MINNEAPOLIS (AP) — A judge has rejected a request by a gun owners group for a temporary injunction to require the Minnesota State Fair to allow permit holders to carry their pistols on the fairgrounds, ruling Wednesday that they’re unlikely to prevail as the broader case goes forward.

Ramsey County District Judge Laura Nelson ruled less than 24 hours before the State Fair opens Thursday that the Minnesota Gun Owners Caucus failed to meet its burden of proof that the fair’s longstanding ban on guns violates state law or that they have sufficient legal grounds to seek relief. The group contends the ban violates the Second Amendment right to keep and bear arms, and state laws governing the rights of permit holders to carry their guns in public.

Nelson pointed out in her ruling that the State Fair has banned guns since 2003, when it began posting prominent signs at the gates, and that the prohibition has been posted on the fair’s website since at least 2016, when fair officials began doing bag checks. And she noted that the fair announced plans in 2020 to start using metal detectors to enforce the ban.
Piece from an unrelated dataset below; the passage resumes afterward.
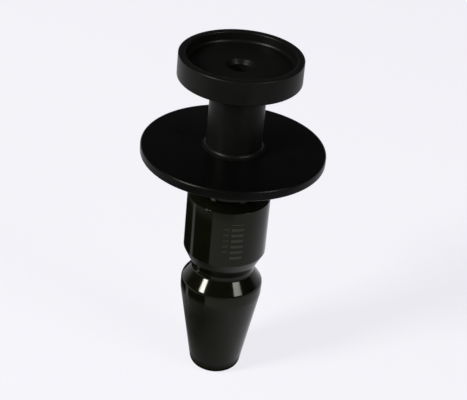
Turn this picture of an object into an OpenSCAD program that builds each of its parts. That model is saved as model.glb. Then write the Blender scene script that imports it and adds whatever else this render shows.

But the Minnesota Gun Owners Caucus didn’t sue the fair’s governing body, the Minnesota State Agricultural Society, to overturn the ban until earlier this month. She wasn’t persuaded that the fair’s recent decision to contract with the county sheriff’s office for law enforcement on the grounds was a significant change. Nelson said the purpose of a temporary injunction is normally to preserve the status quo, and that the status quo in this case favors letting the ban stand.

“The Plaintiffs have long been aware of the Society’s position on guns at the State Fair, and that their extensive delay undercuts their claim of irreparable harm,” Nelson wrote.

The judge also pointed out that attorneys for the fair argued that the event would suffer lost ticket sales, lower attendance and profits, and that there could be costs from performers pulling out, if she granted the injunction. She also noted that they raised public safety concerns about the large crowds expected at the fair, the consumption of alcohol, the presence of children and the possibility that some permit holders might try to bring long guns onto the fairgrounds.

Attorney Scott Flaherty argued for the gun owners at a hearing last week that the question isn’t whether allowing guns onto the fairgrounds is good public policy but whether the ban is legal.

But State Fair attorney Leah Janus countered that fair officials have the authority under state law to impose rules they deem necessary to protect the “health, safety and comfort” of visitors.

The judge’s ruling does not end the case, and the arguments will continue.

“We’ll announce next steps in the case shortly,” the caucus said in a statement posted on its website. “This is only the first step in the process. There will be a full hearing on the merits sometime in the coming weeks/months.”